VILNIUS, Lithuania -- NATO's top general said Saturday the two-week-old truce between Ukraine and pro-Russian militants fighting in the country's east is a "cease-fire in name only," and he said by enabling a free flow of weapons and fighters across the border, Russia has made it nearly impossible to determine how many of its troops are operating inside Ukraine.
U.S. Air Force Gen. Philip Breedlove, the Supreme Allied Commander Europe, told a news conference after meeting with NATO military chiefs he is hopeful about Saturday's announced agreement for creation of a buffer zone between Ukrainian and pro-Russian forces.
The deal reached by representatives of Ukraine, Russia, the Moscow-backed rebels and the Organization for Security and Cooperation in Europe marks an effort to add substance to the Sept. 5 cease-fire agreement that frequently has been broken by clashes.
Breedlove has put the main blame on Russia for the continuing conflict.
"So the situation in Ukraine is not good right now," he said. "Basically we have a cease-fire in name only."
Breedlove said violence levels in Ukraine, including the number of artillery rounds fired in the past few days, are as high as before the cease-fire.
Asked about prospects for an acceptable end today to the prolonged stalemate in Kabul over Afghanistan's presidential election, Breedlove sounded an optimistic note, saying NATO officials have spoken with both candidates, former foreign minister Abdullah Abdullah and former finance minister and World Bank official Ashraf Ghani Ahmadzai.
"We believe they are very, very close to forming that unity government [which] we think is very important," Breedlove said.
He said both Abdullah and Ghani Ahmadzai have promised a "quick signature" to a U.S.-Afghan security agreement that would provide the basis for nearly 10,000 American troops to remain in the country after the U.S. and NATO combat missions end in December. The current president, Hamid Karzai, negotiated the deal last year but refused to sign it.
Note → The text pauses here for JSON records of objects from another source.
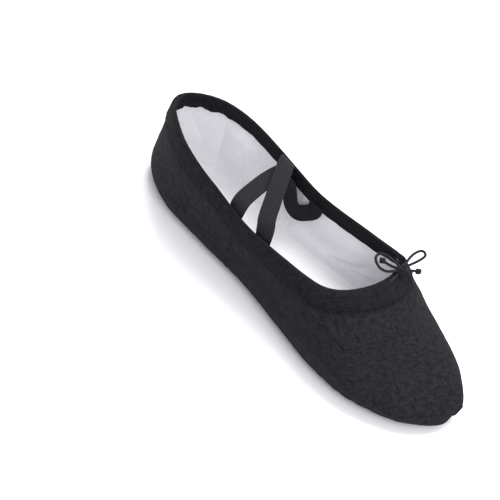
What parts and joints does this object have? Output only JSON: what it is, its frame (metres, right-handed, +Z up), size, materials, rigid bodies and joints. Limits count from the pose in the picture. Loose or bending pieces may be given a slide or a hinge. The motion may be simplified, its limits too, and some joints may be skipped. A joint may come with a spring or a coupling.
{
  "type": "ballet slipper",
  "caption": "Soft fabric dance slipper with a split sole, drawstring casing round the opening and crossed elastic straps.",
  "frame": {"origin": "on the floor, under the middle of the whole object's box", "axes": "+X from heel to toe, +Y towards the inner side of a right foot, +Z up"},
  "size_m": [0.2366, 0.0865, 0.0569],
  "materials": {
    "canvas": "matte plain-weave cotton canvas",
    "casing": "matte folded cotton strip",
    "lining": "matte white cotton lining",
    "sock": "matte white cotton twill",
    "suede": "napped split leather",
    "foam": "felted padding",
    "elastic": "ribbed woven elastic",
    "cord": "round braided elastic cord",
    "thread": "twisted sewing thread"
  },
  "bodies": {
    "forefoot": {"vamp_canvas": "canvas", "vamp_lining": "lining", "front_casing": "casing", "front_casing_stitching": "thread", "front_sock": "sock", "forefoot_sole": "suede", "forefoot_sole_stitching": "thread", "forefoot_pad": "foam", "drawstring": "cord", "bow_cord_left": "cord", "bow_cord_right": "cord", "bow_knot": "cord", "end_knot_left": "cord", "end_knot_right": "cord"},
    "heel": {"heel_canvas": "canvas", "heel_lining": "lining", "rear_casing": "casing", "rear_casing_stitching": "thread", "heel_sock": "sock", "heel_sole": "suede", "heel_sole_stitching": "thread", "heel_pad": "foam", "over_strap": "elastic", "over_strap_stitching": "thread"},
    "under_strap": {"under_strap": "elastic", "under_strap_stitching": "thread"}
  },
  "joints": [
    {"name": "waist_flex", "type": "hinge", "parent": "forefoot", "child": "heel", "pos_m": [-0.0195, 0, 0.0435], "axis": [0, 1, 0], "range_deg": [0, 30], "deforming": ["drawstring"]},
    {"name": "strap_swing", "type": "hinge", "parent": "heel", "child": "under_strap", "pos_m": [-0.0383, -0.03227, 0.0415], "axis": [-0.3018, -0.9437, 0.1353], "range_deg": [0, 25], "stiffness_Nm_per_rad": 0.003}
  ]
}
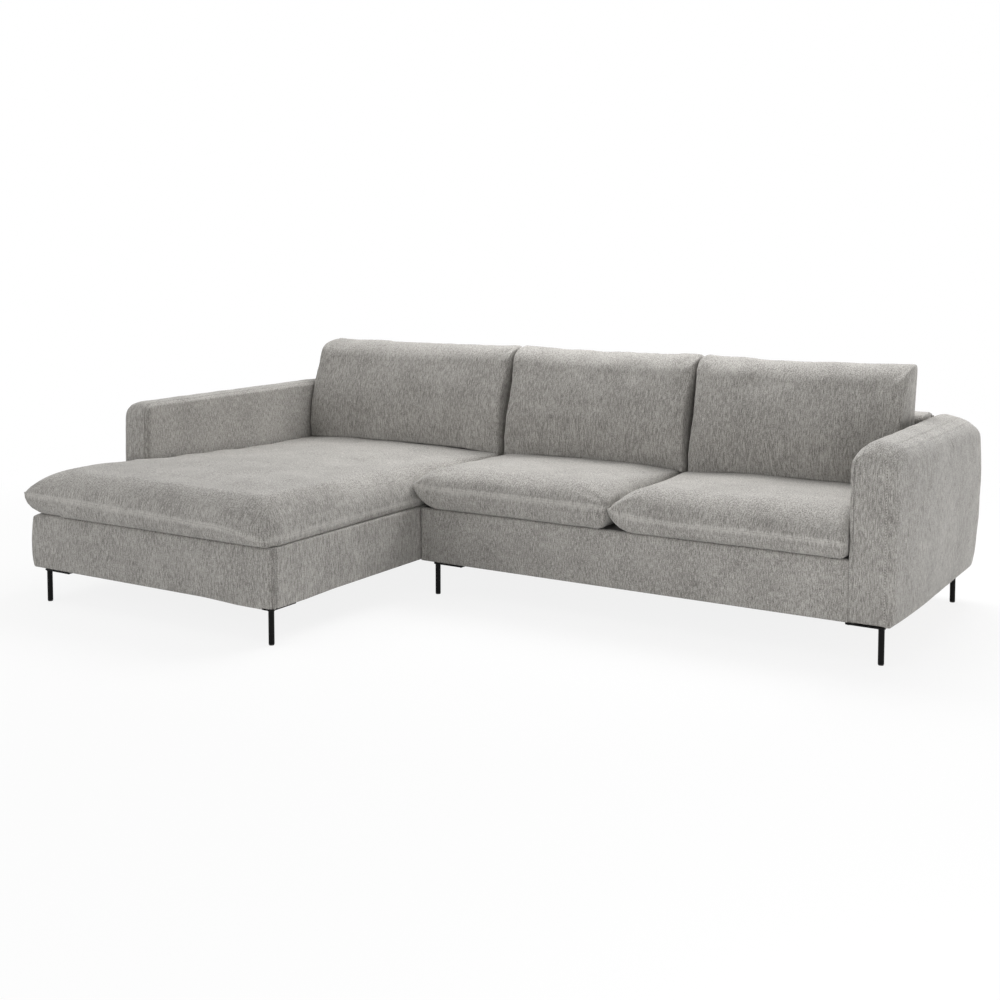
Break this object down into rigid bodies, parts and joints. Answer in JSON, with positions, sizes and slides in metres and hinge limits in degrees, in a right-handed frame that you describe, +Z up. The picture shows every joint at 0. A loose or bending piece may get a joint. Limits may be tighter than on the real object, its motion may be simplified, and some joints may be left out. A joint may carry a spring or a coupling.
{
  "type": "corner sofa",
  "caption": "Upholstered corner sofa: a long chaise module linked to a seat module, with slab arms, loose pillow cushions and slim tube legs.",
  "frame": {"origin": "on the floor, under the middle of the sofa's outline seen from above", "axes": "+Z up, +Y towards the back of the sofa, +X to the right of someone who looks at its front; the chaise is on the -X side"},
  "size_m": [2.9734, 1.8346, 0.874],
  "materials": {
    "fabric_grey": "warm grey chenille weave with slubs",
    "frame_wood": "sawn softwood and board",
    "webbing_black": "woven elastic straps",
    "deck_cloth_grey": "dark lining cloth over a thin pad",
    "lining_black": "black non-woven lining",
    "foam_white": "foam and fibre filling",
    "leg_black": "satin black powder coat",
    "glide_black": "black moulded plastic",
    "link_zinc": "zinc-plated steel"
  },
  "bodies": {
    "chaise_module": {"chaise_frame_front_rail": "frame_wood", "chaise_frame_rear_rail": "frame_wood", "chaise_frame_right_rail": "frame_wood", "chaise_frame_step_rail": "frame_wood", "chaise_frame_left_front_rail": "frame_wood", "chaise_frame_left_rail": "frame_wood", "chaise_webbing": "webbing_black", "chaise_deck_pad": "deck_cloth_grey", "chaise_dust_cover": "lining_black", "chaise_front_border": "fabric_grey", "chaise_left_border": "fabric_grey", "chaise_right_border": "fabric_grey", "left_arm_cover": "fabric_grey", "left_arm_frame": "frame_wood", "chaise_back_cover": "fabric_grey", "chaise_back_frame": "frame_wood", "chaise_front_left_leg": "leg_black", "chaise_front_right_leg": "leg_black", "chaise_rear_left_leg": "leg_black", "chaise_rear_right_leg": "leg_black", "chaise_front_left_glide": "glide_black", "chaise_front_right_glide": "glide_black", "chaise_rear_left_glide": "glide_black", "chaise_rear_right_glide": "glide_black", "front_link_socket": "link_zinc", "rear_link_socket": "link_zinc"},
    "seater_module": {"seater_frame_front_rail": "frame_wood", "seater_frame_rear_rail": "frame_wood", "seater_frame_left_rail": "frame_wood", "seater_frame_right_rail": "frame_wood", "seater_webbing": "webbing_black", "seater_deck_pad": "deck_cloth_grey", "seater_dust_cover": "lining_black", "seater_front_border": "fabric_grey", "right_arm_cover": "fabric_grey", "right_arm_frame": "frame_wood", "seater_back_cover": "fabric_grey", "seater_back_frame": "frame_wood", "seater_front_left_leg": "leg_black", "seater_front_right_leg": "leg_black", "seater_rear_left_leg": "leg_black", "seater_rear_right_leg": "leg_black", "seater_front_left_glide": "glide_black", "seater_front_right_glide": "glide_black", "seater_rear_left_glide": "glide_black", "seater_rear_right_glide": "glide_black", "front_link_pin": "link_zinc", "rear_link_pin": "link_zinc"},
    "chaise_seat_cushion": {"chaise_seat_cushion_cover": "fabric_grey", "chaise_seat_cushion_core": "foam_white"},
    "left_seat_cushion": {"left_seat_cushion_cover": "fabric_grey", "left_seat_cushion_core": "foam_white"},
    "right_seat_cushion": {"right_seat_cushion_cover": "fabric_grey", "right_seat_cushion_core": "foam_white"},
    "chaise_back_cushion": {"chaise_back_cushion_cover": "fabric_grey", "chaise_back_cushion_core": "foam_white"},
    "left_back_cushion": {"left_back_cushion_cover": "fabric_grey", "left_back_cushion_core": "foam_white"},
    "right_back_cushion": {"right_back_cushion_cover": "fabric_grey", "right_back_cushion_core": "foam_white"}
  },
  "joints": [
    {"name": "seater_module_lift", "type": "slide", "parent": "chaise_module", "child": "seater_module", "axis": [0, 0, 1], "range_m": [0, 0.04]},
    {"name": "chaise_seat_cushion_pull", "type": "slide", "parent": "chaise_module", "child": "chaise_seat_cushion", "axis": [0, -1, 0], "range_m": [0, 0.3]},
    {"name": "left_seat_cushion_pull", "type": "slide", "parent": "seater_module", "child": "left_seat_cushion", "axis": [0, -1, 0], "range_m": [0, 0.3]},
    {"name": "right_seat_cushion_pull", "type": "slide", "parent": "seater_module", "child": "right_seat_cushion", "axis": [0, -1, 0], "range_m": [0, 0.3]},
    {"name": "chaise_back_cushion_lift", "type": "slide", "parent": "chaise_module", "child": "chaise_back_cushion", "axis": [0, 0, 1], "range_m": [0, 0.28]},
    {"name": "left_back_cushion_lift", "type": "slide", "parent": "seater_module", "child": "left_back_cushion", "axis": [0, 0, 1], "range_m": [0, 0.28]},
    {"name": "right_back_cushion_lift", "type": "slide", "parent": "seater_module", "child": "right_back_cushion", "axis": [0, 0, 1], "range_m": [0, 0.28]}
  ]
}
"I wouldn't want to speculate on how fast, but we're hoping for very fast signatures," Breedlove said, because it would open the way not only for U.S. troops to remain but also for NATO to begin a training mission dubbed Resolute Support starting in January.
In his remarks about Ukraine, Breedlove said Russian forces are still operating inside eastern Ukraine but numbers cannot be pinpointed.
"Right now the border is being maintained open by Russian forces and Russian-backed forces, and the fluidity of movement of Russian forces and Russian-backed forces back and forth across that border makes it almost impossible to understand the numbers," he said.
He said it is clear that the number of Russian troops in Ukraine has declined significantly over the past week or so, with some returning to the Russian side of the border -- "which is good, except that they haven't returned home and are still available to bring their military force to bear on Ukraine, should it be desired" by Russian government leaders.
Neither Russia nor Ukraine is a member of NATO, but both share borders with NATO-member countries. Recent Russian military behavior, including its annexation of the Crimea Peninsula of southern Ukraine earlier this year, is a major worry inside the U.S.-led alliance.
Breedlove said the Vilnius meeting discussed the proposed creation of a new rapid reaction corps that could deploy several thousand allied combat troops on short notice anywhere in Eastern Europe. The plan, announced in its broad outlines at a NATO summit meeting earlier this month in Wales, is part of the West's response to Russia's recent moves against Ukraine. Basic details, however, such as how troop contributions to the force would be shared by individual NATO member countries have yet to be worked out.
The U.S. chairman of the Joint Chiefs of Staff, Army Gen. Martin Dempsey, and the top U.S. commander in Afghanistan, Army Gen. John Campbell, attended the Vilnius meeting but did not participate in the closing news conference Saturday.